Directed by: Rob Epstein & Jeffrey Friedman
Written by: Rob Epstein & Jeffrey Friedman (screenplay)
Starring: James Franco, David Strathairn, Jon Hamm, and Jeff Daniels
There’s a moment in Howl, an aesthetically pleasing rumination on the creation and subsequent censorship trial of the infamous poem by Allen Ginsberg, where one of the many expert witnesses called to the stand is asked to explain its meaning. He remarks that you can’t be asked to translate poetry into prose. So it goes for the rest of the movie, where co-directors and co-writers Rob Epstein and Jeffrey Friedman take the poetry of “Howl” and the prose of interviews and court trials surrounding it, and weave a film out of it.
Epstein and Friedman have an insistence on historical accuracy from the beginning. The filmmakers go above the call of the common “Based on a true story,” slogan and instead proclaim that all of the dialogue in this film was uttered by the people it’s attributed to. They even go so far as to say that in that sense, it could be read like a documentary. Once you get a glimpse of the finely arranged frames, the shifting color palettes, and the highly-stylized animation sequences, though, you’ll know it’s something else.
Howl is most likely to be read as a rumination on censorship and the creative process, but it is more interesting when viewed as a comment on criticism. The poem “Howl,” as this movie successfully shows, divided critics like much of the best art does. Some saw it as a grotesque, shallow piece of garbage while others saw it as a brilliant depiction of the changing social landscape in the late 50s.

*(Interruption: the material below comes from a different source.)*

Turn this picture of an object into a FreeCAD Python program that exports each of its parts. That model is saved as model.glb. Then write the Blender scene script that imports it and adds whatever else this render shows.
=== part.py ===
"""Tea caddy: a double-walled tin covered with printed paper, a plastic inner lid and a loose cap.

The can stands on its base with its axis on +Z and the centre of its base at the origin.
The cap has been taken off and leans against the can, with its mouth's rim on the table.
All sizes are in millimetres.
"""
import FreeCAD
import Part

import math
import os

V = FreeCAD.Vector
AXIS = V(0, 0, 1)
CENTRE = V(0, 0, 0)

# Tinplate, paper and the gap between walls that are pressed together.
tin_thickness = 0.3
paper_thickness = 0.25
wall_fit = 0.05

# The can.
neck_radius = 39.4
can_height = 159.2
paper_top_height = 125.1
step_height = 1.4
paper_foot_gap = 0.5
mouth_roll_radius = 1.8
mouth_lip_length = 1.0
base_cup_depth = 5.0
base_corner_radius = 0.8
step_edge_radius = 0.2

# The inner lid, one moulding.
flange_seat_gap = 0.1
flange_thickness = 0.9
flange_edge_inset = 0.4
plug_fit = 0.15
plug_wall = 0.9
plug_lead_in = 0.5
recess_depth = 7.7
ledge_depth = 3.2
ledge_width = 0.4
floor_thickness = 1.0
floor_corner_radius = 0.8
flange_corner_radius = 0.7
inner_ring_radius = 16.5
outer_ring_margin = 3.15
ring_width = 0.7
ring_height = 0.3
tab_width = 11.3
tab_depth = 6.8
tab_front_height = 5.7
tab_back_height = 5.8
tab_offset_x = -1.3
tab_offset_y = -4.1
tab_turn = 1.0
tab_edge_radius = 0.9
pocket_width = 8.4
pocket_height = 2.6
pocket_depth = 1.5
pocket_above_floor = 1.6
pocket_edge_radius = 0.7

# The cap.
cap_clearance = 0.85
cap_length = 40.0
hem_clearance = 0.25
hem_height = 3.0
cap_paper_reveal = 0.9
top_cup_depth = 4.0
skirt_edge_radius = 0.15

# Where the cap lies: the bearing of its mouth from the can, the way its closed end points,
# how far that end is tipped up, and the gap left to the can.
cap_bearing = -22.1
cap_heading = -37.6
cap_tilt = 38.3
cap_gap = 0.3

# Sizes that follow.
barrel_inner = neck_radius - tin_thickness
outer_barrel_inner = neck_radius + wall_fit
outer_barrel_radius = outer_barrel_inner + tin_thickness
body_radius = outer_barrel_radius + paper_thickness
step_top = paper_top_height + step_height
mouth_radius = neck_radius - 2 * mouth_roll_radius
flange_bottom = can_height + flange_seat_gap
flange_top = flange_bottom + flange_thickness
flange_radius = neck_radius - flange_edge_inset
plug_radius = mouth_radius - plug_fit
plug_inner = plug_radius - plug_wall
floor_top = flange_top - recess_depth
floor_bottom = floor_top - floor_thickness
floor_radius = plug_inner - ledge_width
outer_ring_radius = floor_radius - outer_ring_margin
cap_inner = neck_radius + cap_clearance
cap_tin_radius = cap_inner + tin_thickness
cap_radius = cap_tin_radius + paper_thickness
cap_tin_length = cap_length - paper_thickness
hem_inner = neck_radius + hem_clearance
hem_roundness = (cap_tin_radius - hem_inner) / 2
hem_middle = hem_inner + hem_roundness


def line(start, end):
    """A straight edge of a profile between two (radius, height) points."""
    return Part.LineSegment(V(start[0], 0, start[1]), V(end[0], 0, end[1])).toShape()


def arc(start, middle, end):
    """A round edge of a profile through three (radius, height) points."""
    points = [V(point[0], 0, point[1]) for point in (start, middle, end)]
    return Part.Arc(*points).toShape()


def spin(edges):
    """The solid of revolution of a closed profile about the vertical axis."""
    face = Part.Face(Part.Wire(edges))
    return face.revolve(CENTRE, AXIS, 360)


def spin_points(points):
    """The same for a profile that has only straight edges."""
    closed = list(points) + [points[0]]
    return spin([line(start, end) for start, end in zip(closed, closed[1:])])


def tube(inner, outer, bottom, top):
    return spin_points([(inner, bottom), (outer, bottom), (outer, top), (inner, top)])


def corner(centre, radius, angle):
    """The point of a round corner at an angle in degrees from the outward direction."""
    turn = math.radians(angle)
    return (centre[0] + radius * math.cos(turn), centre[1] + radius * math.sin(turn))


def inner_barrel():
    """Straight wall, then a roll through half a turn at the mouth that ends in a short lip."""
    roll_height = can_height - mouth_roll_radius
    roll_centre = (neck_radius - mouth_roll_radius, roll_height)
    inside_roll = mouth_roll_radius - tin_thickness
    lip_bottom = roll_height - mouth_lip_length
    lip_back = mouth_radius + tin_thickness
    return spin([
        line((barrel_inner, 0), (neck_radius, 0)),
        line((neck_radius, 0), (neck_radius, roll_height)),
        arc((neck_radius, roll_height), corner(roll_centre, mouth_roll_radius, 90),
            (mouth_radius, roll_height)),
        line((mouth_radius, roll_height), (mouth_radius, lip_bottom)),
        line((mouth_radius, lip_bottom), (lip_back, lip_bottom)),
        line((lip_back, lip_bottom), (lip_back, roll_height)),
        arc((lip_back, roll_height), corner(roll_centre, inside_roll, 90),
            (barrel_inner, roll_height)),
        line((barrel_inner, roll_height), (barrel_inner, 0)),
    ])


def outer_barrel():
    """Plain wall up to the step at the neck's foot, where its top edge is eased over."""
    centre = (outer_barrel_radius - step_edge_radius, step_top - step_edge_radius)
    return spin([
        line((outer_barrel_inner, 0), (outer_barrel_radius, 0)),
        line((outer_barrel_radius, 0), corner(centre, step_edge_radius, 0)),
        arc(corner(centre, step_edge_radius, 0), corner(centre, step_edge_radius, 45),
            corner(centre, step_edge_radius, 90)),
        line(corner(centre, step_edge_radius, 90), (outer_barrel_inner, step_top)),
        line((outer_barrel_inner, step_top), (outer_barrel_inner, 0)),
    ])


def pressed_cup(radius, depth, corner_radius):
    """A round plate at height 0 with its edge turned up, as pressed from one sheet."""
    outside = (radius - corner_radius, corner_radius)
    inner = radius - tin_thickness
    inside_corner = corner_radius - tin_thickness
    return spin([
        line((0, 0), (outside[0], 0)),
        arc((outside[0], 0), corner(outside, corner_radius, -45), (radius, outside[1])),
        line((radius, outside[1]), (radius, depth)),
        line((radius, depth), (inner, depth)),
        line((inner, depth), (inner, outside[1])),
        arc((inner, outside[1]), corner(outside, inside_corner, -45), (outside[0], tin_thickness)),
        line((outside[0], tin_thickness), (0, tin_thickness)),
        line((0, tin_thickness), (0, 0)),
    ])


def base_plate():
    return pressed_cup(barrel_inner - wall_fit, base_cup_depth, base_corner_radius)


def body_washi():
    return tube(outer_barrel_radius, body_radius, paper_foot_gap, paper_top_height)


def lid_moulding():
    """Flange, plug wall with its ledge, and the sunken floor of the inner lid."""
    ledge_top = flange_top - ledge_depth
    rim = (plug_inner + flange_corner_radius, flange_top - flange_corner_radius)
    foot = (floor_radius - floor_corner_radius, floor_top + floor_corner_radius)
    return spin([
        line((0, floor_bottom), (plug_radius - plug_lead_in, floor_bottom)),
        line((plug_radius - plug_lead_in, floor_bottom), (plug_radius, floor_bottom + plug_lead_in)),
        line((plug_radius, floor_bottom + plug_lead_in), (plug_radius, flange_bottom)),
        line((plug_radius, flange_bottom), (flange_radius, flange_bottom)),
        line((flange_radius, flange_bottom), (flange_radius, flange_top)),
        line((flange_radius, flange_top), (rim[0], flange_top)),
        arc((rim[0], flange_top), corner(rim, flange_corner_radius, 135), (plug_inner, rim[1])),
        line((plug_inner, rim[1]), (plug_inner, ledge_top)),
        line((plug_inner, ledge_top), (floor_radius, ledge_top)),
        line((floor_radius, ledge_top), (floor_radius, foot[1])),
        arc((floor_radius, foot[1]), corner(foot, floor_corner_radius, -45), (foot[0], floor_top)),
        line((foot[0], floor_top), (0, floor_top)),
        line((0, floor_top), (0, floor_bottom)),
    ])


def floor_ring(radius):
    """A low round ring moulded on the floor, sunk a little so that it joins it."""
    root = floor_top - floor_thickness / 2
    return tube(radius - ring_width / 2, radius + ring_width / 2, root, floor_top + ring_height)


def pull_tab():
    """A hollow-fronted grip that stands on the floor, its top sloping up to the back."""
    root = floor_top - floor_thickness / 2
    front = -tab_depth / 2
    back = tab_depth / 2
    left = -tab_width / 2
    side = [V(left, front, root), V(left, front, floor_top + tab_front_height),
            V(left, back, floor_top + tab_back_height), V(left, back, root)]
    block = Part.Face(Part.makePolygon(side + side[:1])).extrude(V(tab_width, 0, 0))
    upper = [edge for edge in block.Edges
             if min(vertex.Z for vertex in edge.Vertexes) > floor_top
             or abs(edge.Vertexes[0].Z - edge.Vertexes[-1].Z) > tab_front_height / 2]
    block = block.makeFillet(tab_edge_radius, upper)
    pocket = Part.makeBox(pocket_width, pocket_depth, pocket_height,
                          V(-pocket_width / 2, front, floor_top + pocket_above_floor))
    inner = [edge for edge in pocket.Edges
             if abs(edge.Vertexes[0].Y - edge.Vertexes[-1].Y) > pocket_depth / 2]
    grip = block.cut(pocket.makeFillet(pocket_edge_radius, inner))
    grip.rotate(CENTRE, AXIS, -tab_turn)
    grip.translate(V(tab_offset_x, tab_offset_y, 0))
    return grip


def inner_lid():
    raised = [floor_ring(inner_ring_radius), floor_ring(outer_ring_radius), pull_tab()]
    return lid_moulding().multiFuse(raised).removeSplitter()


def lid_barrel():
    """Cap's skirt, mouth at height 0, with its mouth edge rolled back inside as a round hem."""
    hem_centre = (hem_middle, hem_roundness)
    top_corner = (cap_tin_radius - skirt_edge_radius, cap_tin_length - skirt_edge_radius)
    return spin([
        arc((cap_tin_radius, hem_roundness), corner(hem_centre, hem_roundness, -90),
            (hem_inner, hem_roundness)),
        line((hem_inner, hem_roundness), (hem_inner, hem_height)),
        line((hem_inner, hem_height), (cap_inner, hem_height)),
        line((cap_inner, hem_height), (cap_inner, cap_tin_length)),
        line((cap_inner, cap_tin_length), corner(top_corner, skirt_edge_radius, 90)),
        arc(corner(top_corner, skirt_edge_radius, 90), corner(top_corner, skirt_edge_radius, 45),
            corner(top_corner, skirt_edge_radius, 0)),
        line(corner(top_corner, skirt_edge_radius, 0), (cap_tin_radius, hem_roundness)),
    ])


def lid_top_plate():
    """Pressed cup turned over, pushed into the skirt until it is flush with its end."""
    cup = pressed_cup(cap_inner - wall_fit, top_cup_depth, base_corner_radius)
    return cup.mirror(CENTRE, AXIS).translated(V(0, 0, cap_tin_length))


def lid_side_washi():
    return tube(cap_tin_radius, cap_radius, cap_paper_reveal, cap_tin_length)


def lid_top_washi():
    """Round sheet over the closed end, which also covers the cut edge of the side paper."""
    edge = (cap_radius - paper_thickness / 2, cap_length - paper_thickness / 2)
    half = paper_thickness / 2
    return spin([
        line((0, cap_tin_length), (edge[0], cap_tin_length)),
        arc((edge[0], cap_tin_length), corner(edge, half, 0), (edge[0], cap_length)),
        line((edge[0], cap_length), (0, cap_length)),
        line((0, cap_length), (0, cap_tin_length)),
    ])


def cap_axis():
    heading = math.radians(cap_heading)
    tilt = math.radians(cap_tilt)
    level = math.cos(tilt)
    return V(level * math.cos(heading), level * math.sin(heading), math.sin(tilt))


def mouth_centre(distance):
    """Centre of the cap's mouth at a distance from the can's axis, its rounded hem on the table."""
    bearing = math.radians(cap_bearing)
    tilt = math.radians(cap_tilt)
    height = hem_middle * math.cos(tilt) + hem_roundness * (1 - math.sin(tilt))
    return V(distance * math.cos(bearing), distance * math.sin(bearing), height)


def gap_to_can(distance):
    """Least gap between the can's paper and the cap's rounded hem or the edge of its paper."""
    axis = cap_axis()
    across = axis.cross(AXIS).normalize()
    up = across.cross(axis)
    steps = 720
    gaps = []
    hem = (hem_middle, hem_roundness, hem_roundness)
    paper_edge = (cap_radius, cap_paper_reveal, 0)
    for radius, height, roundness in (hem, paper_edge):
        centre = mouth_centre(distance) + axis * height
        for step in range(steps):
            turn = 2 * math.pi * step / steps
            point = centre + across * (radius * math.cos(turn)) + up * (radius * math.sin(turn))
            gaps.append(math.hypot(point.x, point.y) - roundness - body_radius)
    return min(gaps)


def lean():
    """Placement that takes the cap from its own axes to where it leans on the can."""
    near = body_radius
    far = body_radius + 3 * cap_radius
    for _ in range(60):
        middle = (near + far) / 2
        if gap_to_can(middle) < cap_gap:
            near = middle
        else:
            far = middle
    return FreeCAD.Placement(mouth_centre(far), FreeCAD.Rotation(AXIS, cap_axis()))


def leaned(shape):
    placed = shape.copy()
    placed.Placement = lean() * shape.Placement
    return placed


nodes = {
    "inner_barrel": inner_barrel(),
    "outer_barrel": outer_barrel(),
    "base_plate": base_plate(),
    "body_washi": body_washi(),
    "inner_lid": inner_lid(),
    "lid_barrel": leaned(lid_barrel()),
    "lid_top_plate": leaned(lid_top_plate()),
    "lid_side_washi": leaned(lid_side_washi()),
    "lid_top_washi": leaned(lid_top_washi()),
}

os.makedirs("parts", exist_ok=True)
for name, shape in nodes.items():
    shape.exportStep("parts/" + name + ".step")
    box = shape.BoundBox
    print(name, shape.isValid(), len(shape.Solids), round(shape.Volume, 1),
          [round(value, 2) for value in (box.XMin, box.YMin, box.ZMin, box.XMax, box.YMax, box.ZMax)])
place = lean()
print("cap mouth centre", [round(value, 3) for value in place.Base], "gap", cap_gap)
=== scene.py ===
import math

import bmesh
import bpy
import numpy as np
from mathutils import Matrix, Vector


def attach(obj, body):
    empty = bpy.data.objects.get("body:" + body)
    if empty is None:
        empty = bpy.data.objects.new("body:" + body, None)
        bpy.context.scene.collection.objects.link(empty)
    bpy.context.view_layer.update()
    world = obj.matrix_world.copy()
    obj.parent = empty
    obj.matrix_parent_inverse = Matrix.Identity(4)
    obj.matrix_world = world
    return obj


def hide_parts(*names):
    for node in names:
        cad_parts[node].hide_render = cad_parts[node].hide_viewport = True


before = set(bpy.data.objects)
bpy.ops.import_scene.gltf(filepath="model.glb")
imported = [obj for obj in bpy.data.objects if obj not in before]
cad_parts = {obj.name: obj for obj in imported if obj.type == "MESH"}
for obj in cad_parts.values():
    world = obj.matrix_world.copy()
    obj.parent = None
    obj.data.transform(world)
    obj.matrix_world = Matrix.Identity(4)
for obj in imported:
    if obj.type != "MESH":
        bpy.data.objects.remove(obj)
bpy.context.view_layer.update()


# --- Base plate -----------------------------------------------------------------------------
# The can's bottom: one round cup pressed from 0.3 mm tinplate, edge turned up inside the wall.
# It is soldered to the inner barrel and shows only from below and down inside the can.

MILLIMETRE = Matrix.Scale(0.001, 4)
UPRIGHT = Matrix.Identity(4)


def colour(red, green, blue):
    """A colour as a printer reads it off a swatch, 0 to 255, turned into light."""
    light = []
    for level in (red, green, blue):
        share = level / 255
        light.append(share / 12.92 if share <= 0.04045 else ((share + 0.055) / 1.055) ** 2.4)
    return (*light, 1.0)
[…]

James Franco plays Ginsberg remarkably well given the constraints of the concept. Very little was left up to the imagination in the live-action sequences, but subtle looks and his sly grin give way to actual humanity. He does his English professors proud with impassioned reading of excerpts of the poem. They resonate even if the showy animation sometimes disrupts their power.
It was a curious choice by the directors to include so much of “Howl” in the film. Many of the portions read by Ginsberg appear several times throughout the trial, and it sometimes bogs down the otherwise concise narrative. It is the lifeblood that connects the film’s three portions- the trial, the writing, the interview with Ginsberg about it- but it’s such a long poem that you’d think other portions could’ve been used instead of repeated.

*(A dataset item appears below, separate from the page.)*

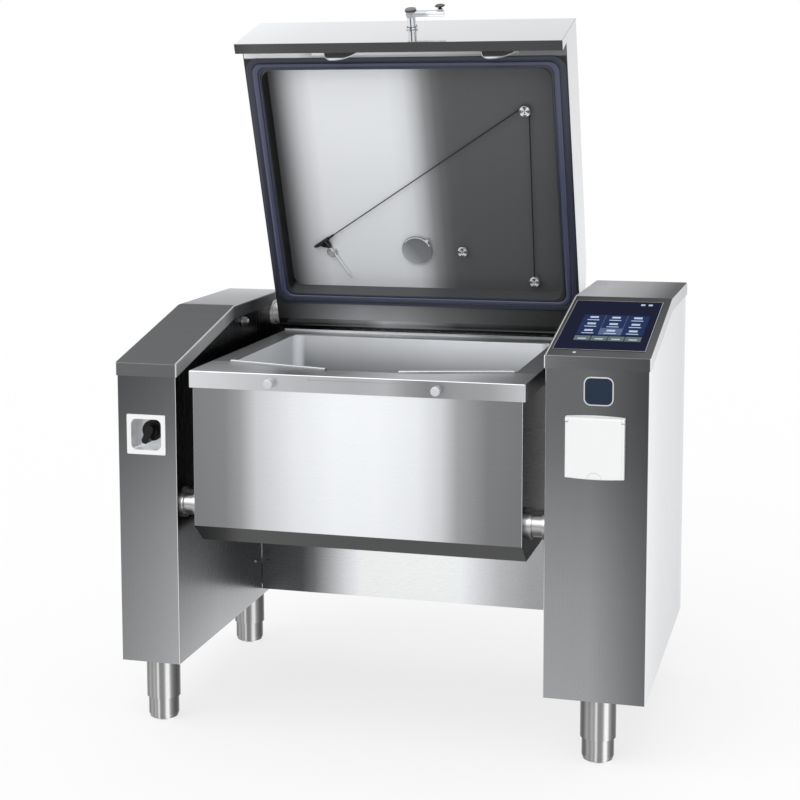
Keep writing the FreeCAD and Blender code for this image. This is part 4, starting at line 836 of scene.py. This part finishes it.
def makeDisplay(v):
    top, thick = v["glassTop"], v["thick"]
    left, right, low, high = v["glass"]
    trim = bmesh.new()
    wide = v["trim"]
    slopeTile(trim, left, right, low, low + wide, top, top + thick)
    slopeTile(trim, left, right, high - wide * 0.6, high, top, top + thick)
    slopeTile(trim, left, left + wide * 0.7, low + wide, high - wide * 0.6, top, top + thick)
    slopeTile(trim, right - wide * 0.7, right, low + wide, high - wide * 0.6, top, top + thick)
    addPiece("displayTrim", trim, plainFinish("trimSteel", grey(0.60), 0.3, 0.35), "stand")
    tiles, chosen, buttons, marks = bmesh.new(), bmesh.new(), bmesh.new(), bmesh.new()
    x0, x1, a0, a1 = v["tiles"]
    wide, tall = (x1 - x0) / 3, (a1 - a0) / 3
    for column in range(3):
        for row in range(3):
            left, right = x0 + column * wide + v["gap"] / 2, x0 + (column + 1) * wide - v["gap"] / 2
            low, high = a0 + row * tall + v["gap"] / 2, a0 + (row + 1) * tall - v["gap"] / 2
            slopeTile(chosen if (column, row) == (1, 0) else tiles, left, right, low, high, top, top + thick)
            mid = (left + right) / 2
            slopeTile(marks, mid - 0.010, mid + 0.010, low + 0.024, low + 0.037, top + thick, top + 2 * thick)
            slopeTile(marks, mid - 0.014, mid + 0.014, low + 0.007, low + 0.012, top + thick, top + 2 * thick)
    for k in (1, 2):
        edge = x0 + k * (x1 - x0) / 3
        slopeTile(buttons, edge - v["gap"] / 2, edge + v["gap"] / 2, a0, a1, top, top + thick)
    low, high = v["buttons"]
    wide = (x1 - x0) / 4
    for k in range(4):
        left = x0 + k * wide + 0.001
        slopeTile(buttons, left, left + wide - 0.002, low, high, top, top + thick)
        slopeTile(marks, left + 0.009, left + wide - 0.011, low + 0.008, low + 0.015, top + thick, top + 2 * thick)
    for x in (0.582, 0.600):
        slopeTile(marks, x - 0.005, x + 0.005, 0.380, 0.392, top, top + thick)
    addPiece("displayTiles", tiles, screenFinish("tileBlue", colour(0.16, 0.21, 0.36)), "stand")
    addPiece("displayChosen", chosen, screenFinish("tileChosen", colour(0.36, 0.41, 0.54)), "stand")
    addPiece("displayButtons", buttons, screenFinish("tileGrey", colour(0.40, 0.45, 0.46)), "stand")
    addPiece("displayMarks", marks, screenFinish("markWhite", colour(0.74, 0.79, 0.88)), "stand")
    lamp = bmesh.new()
    bmesh.ops.create_cone(lamp, cap_ends=True, segments=24, radius1=0.0045, radius2=0.0035, depth=0.0016)
    spot = slopePoint(0.470, 0.023, 0.0008)
    bmesh.ops.transform(lamp, matrix=Matrix.Translation(spot) @ Matrix.Rotation(slopeTilt, 4, "X"), verts=lamp.verts)
    smooth(addPiece("displayLamp", lamp, discSteel, "stand"))


makeDisplay(displayValues)


# Bare plate where the photograph has a badge
plateValues = {"middle": (0.529, 0.888), "size": (0.068, 0.066), "corner": 0.016, "rim": 0.003, "thick": 0.0022}


def roundedPlate(bm, middle, width, height, corner, y0, y1):
    x, z = middle
    ring = []
    for sx, sz, start in ((1, 1, 0), (-1, 1, 90), (-1, -1, 180), (1, -1, 270)):
        for k in range(9):
            turn = math.radians(start + 90 * k / 8)
            ring.append(bm.verts.new((x + sx * (width / 2 - corner) + corner * math.cos(turn), y1,
                                      z + sz * (height / 2 - corner) + corner * math.sin(turn))))
    face = bm.faces.new(ring)
    grown = bmesh.ops.extrude_face_region(bm, geom=[face])
    for vert in grown["geom"]:
        if isinstance(vert, bmesh.types.BMVert):
            vert.co.y = y0
    rim = [edge for edge in bm.edges if all(abs(vert.co.y - y0) < 1e-6 for vert in edge.verts)]
    bmesh.ops.bevel(bm, geom=rim, offset=0.0006, segments=2, profile=0.5, affect="EDGES", material=-1)


def makePlate(v):
    back = pillarFront
    width, height = v["size"]
    base = bmesh.new()
    roundedPlate(base, v["middle"], width, height, v["corner"], back - v["thick"], back)
    addPiece("plateRim", base, discSteel, "stand")
    inside = bmesh.new()
    roundedPlate(inside, v["middle"], width - 2 * v["rim"], height - 2 * v["rim"], v["corner"] - v["rim"],
                 back - v["thick"] - 0.0006, back - v["thick"])
    addPiece("plateField", inside, screenFinish("plateField", colour(0.17, 0.21, 0.27), 0.25), "stand")


makePlate(plateValues)
print("pieces ready")


# Floor

def makeFloor(v):
    mesh = bpy.data.meshes.new("floor")
    bm = bmesh.new()
    bmesh.ops.create_grid(bm, x_segments=1, y_segments=1, size=v["floorReach"])
    bm.to_mesh(mesh)
    bm.free()
    floor = bpy.data.objects.new("floor", mesh)
    bpy.context.scene.collection.objects.link(floor)
    material, tree, shader = newFinish("paleFloor", roughness=0.8, base=grey(v["floorTone"], 0.0))
    share = addNode(tree, "ShaderNodeMath", {"operation": "MULTIPLY"}, {1: v["floorWhite"]})
    tree.links.new(seenRays(tree), share.inputs[0])
    white = addNode(tree, "ShaderNodeEmission", None, {"Color": (1, 1, 1, 1), "Strength": 1.0})
    mix = addNode(tree, "ShaderNodeMixShader")
    tree.links.new(share.outputs[0], mix.inputs[0])
    tree.links.new(shader.outputs[0], mix.inputs[1])
    tree.links.new(white.outputs[0], mix.inputs[2])
    tree.links.new(mix.outputs[0], tree.nodes["Material Output"].inputs["Surface"])
    mesh.materials.append(material)


makeFloor(studioValues)

print("scene ready")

Howl weaves in and out of those three portions effectively. David Strathairn and Jon Hamm shine in the courtroom scenes, debating about the poem and the artistic merit of its obscene language. Neither of them claim to fully understand it (no sensible reader or critic can), but the admirers of it come to accept this. The several expert witnesses all give inspired performances, especially Jeff Daniels. Daniels dons the snooty pretensions of his character in The Squid and the Whale, claiming that “Howl” is dense simply because it borrows its style from Walt Whitman.
Epstein and Friedman have a natural eye for visual poetry, no matter who they borrow it from. The heightened colors of the interview with Ginsberg nicely contrast with the black and white of his flashbacks and writing sequences. The courtroom is lit brightly, with each finely varnished wooden surface gleaming. It’s an acceptable visual package, one that uses its various elements to play off one another rather than compete with each other.

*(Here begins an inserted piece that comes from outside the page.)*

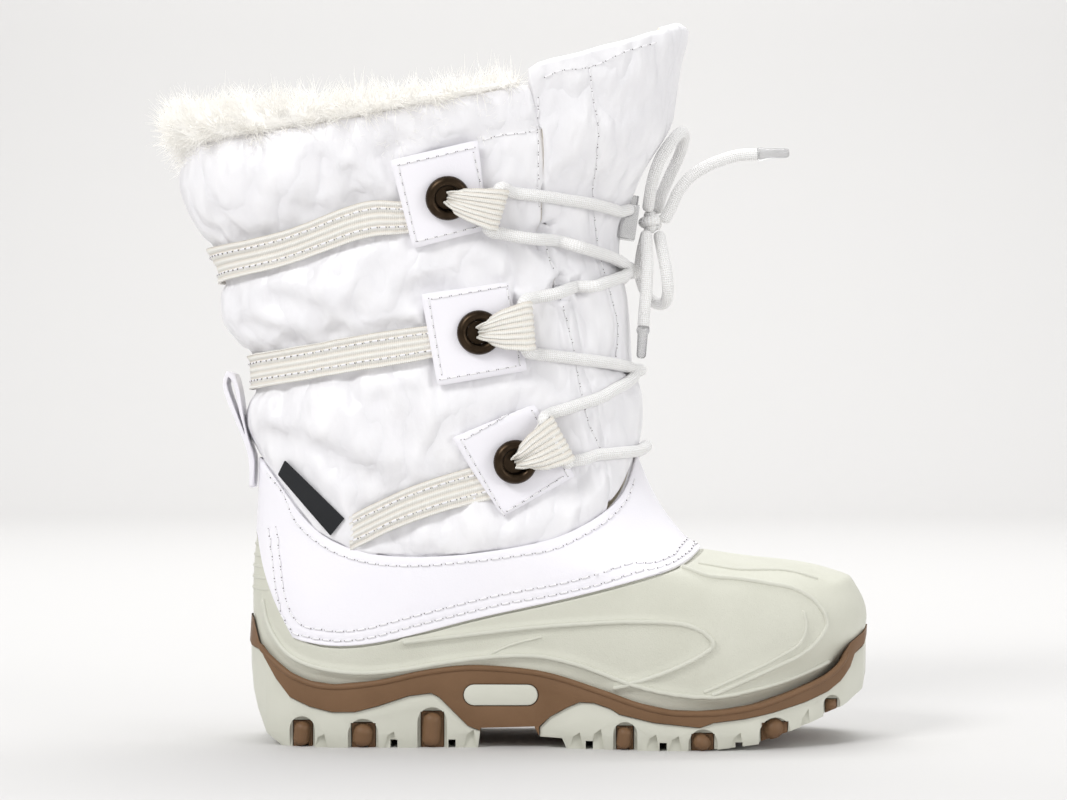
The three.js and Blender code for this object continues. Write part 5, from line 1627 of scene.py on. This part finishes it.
# %% [markdown]
# Floor and light: a pale sweep that turns up behind the boot, and large soft lamps as in a
# product picture.

# %% Stage and light
FLOOR_HALF = 2.6
SWEEP_START = 1.9
SWEEP_RADIUS = 0.6
WALL_HEIGHT = 2.4
SWEEP_STEPS = 12
profile = [(-FLOOR_HALF, 0.0), (SWEEP_START, 0.0)]
for number in range(1, SWEEP_STEPS + 1):
    angle = math.radians(90) * number / SWEEP_STEPS
    profile.append((SWEEP_START + SWEEP_RADIUS * math.sin(angle),
                    SWEEP_RADIUS * (1 - math.cos(angle))))
profile.append((SWEEP_START + SWEEP_RADIUS, WALL_HEIGHT))
count = len(profile)
sweep_points = [(x, y, z) for x in (-FLOOR_HALF * 1.6, FLOOR_HALF * 1.6) for y, z in profile]
sweep = made_piece("studio_sweep", sweep_points, [
    (k, k + count, k + count + 1, k + 1) for k in range(count - 1)])
paper = Finish("studio_paper", "felt", Roughness=0.9)
paper.set(Base_Color=(*tint("d4d3d2"), 1.0))
sweep.data.materials.append(paper.material)
only(sweep)
ops.object.shade_smooth()


def lamp(name, place, target, size, power):
    data = bpy.data.lights.new(name, "AREA")
    data.shape = "RECTANGLE"
    data.size, data.size_y = size
    data.energy = power
    light = bpy.data.objects.new(name, data)
    light.location = place
    light.rotation_euler = (Vector(target) - Vector(place)).to_track_quat("-Z", "Y").to_euler()
    scene.collection.objects.link(light)


lamp("key_light", (-0.8, -1.0, 1.1), (0.05, 0, 0.12), (0.55, 0.45), 12.2)
lamp("fill_light", (1.3, -0.9, 0.5), (0.08, 0, 0.1), (0.7, 0.7), 5.6)
lamp("top_light", (0.15, 0.3, 1.4), (0.05, 0, 0.1), (1.0, 0.8), 8.4)
lamp("wall_light", (0.1, 0.9, 1.9), (0.1, 2.4, 0.6), (2.4, 0.6), 35)
world = bpy.data.worlds.new("studio")
world.use_nodes = True
backdrop = world.node_tree.nodes["Background"].inputs
backdrop["Color"].default_value = (1, 1, 1, 1)
backdrop["Strength"].default_value = 0.56
scene.world = world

In that sense, it recalls Todd Haynes’ I’m Not There, a six-actor biopic of Bob Dylan in which Ginsberg actually shows up played by David Cross. That sensibility that a biopic doesn’t have to be straightforward, that its focus doesn’t have to be on an entire life but rather the ideas invested in it, is what makes these films interesting. Howl ends much in the same way as I’m Not There, with the real man showing his face for some music. Howl is clumsy at times and repetitive at others, but it’s also undeniably human, an artistic war cry and an informal howl at convention.